In Africa conservationists trying to help save the gorillas use noseprints to identify each gorilla, and zoos sometimes use noseprints to identify some of their animals.

In some parts of the world livestock are noseprinted. In Texas show lambs are noseprinted. In Japan noseprints are used to identify cows. Cows cost a lot of money in Japan. To make sure you get what you paid for, each top quality cow comes with a set of papers that includes a noseprint. This also helps make a positive identification in case a cow is stolen. More about Japanese cow noseprints.

More and more, biometrics is being used to identify animals. As well as biometrics, genetic testing is starting to be used to identify animals.

Activity
Ask each class member to noseprint a dog. Ensure you use non-toxic ink and gain the permission and supervision of the owner. Comment on how easy or hard it is to differentiate the dogs.

Genetic ID
Genetic identification involves testing a person's or animal's DNA. Everyone has their own unique genetic blueprint. Genetic technology now lets people read the DNA of a person and positively identify them. Hence genetic identification is part of a control system.

DNA testing is used for many purposes. It can be used to:

  • find out who is the biological father of a child
  • help identify human remains, like an unidentified body. It is often used for criminal investigations.

Click here to find out about some of the things genetic testing is used for.

Wildlife conservation
Genetic identification can be used to help with wildlife conservation. For example, researchers use genetic identification to identify humpback whales. In the past, they took photos of the tail of each whale as it swam past. Each whale was identified by the shape of the tail and its markings. But this method was not always accurate.

Now researchers in Byron Bay pick up from the water hundreds of tiny flakes of skin that naturally fall off when the whales surface or slap their tails. They analyse the flakes and read each whale's unique DNA. Now they can keep track of exactly which whales are on the move, where they go, how long they live and so on.
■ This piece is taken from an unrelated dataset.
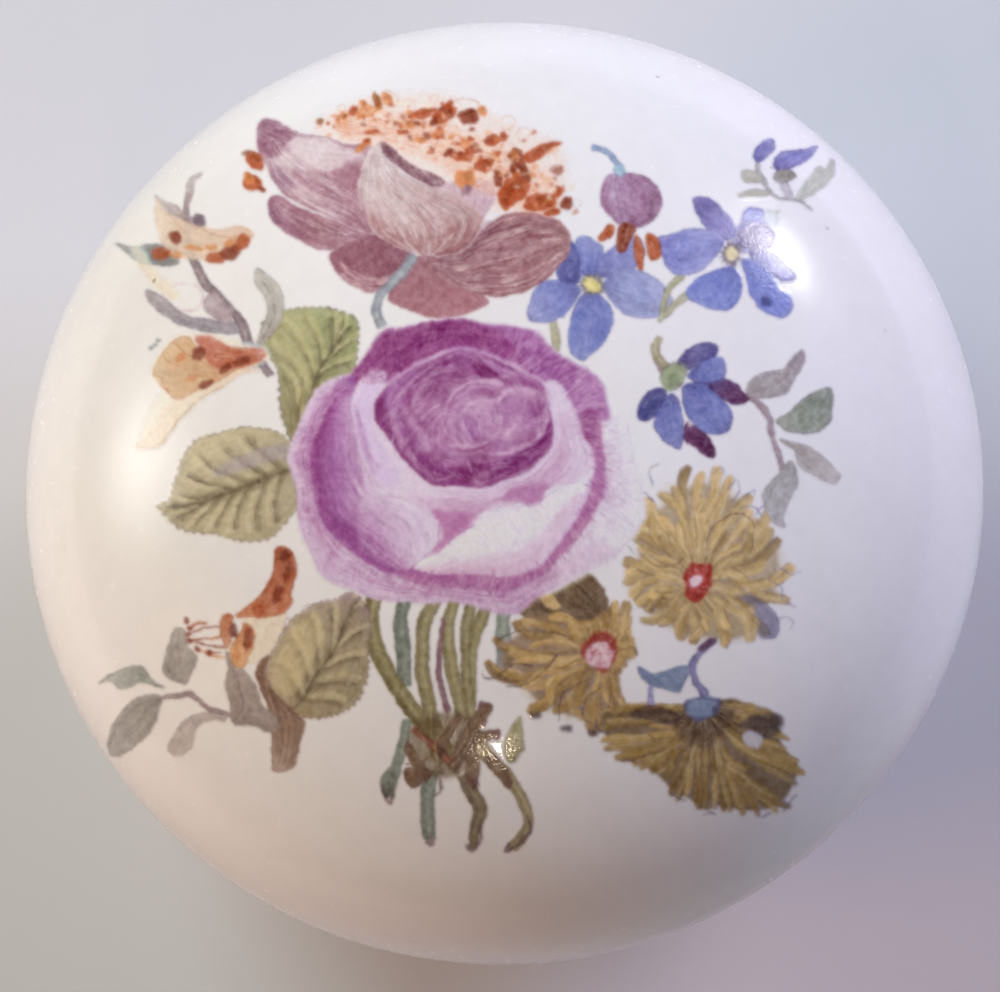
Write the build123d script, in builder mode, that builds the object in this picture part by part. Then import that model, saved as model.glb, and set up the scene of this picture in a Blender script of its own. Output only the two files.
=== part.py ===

DNA in criminal investigation
If someone commits a crime and leaves behind something from their body, it can be analysed to work out the DNA of that person. What they leave behind might be some hair, blood, saliva or semen.

Once the police know the DNA of the person they are looking for, they can test their suspects. When they find someone whose DNA is exactly the same as the DNA left behind, they know they've got the person they're after.

At the end of 2000 police in Sydney arrested a man for the murder of a young woman who was found dead in Darlinghurst three years before. The police took samples of saliva from the men who lived in a boarding house that backed onto the lane where the woman was found. One of the samples matched, and the police made their arrest.

At the moment, the police in NSW don't have the power to force lots of people to have DNA tests. In this case the men gave their samples voluntarily. So why did the person they arrested agree to give a sample?

A similar thing happened earlier in 2000, after an elderly woman in the town of Wee Waa was raped. Because it was only a small town, the police asked all the men to volunteer to give a sample for DNA testing. Almost everyone did. The feeling in the town was that if you didn't want to have the DNA test you must have something to hide. But a few men refused, even though they had nothing to do with the crime.

The most basic information that can possibly exist about a person is the actual genes that they're built of, and that make them who they are. One way of looking at this issue is that DNA is the most personal information that there is.

Genetic identification is often called genetic tagging, but it is not really tagging. Tagging involves people marking someone or something to identify it. Genetic identification is different. It's like biometrics, it involves reading something that naturally exists about a person or animal, in this case its DNA.

Activity
Prepare a table to record your critical analysis of the ethical issues raised by the technologies outlined in the biometrics section of the case study.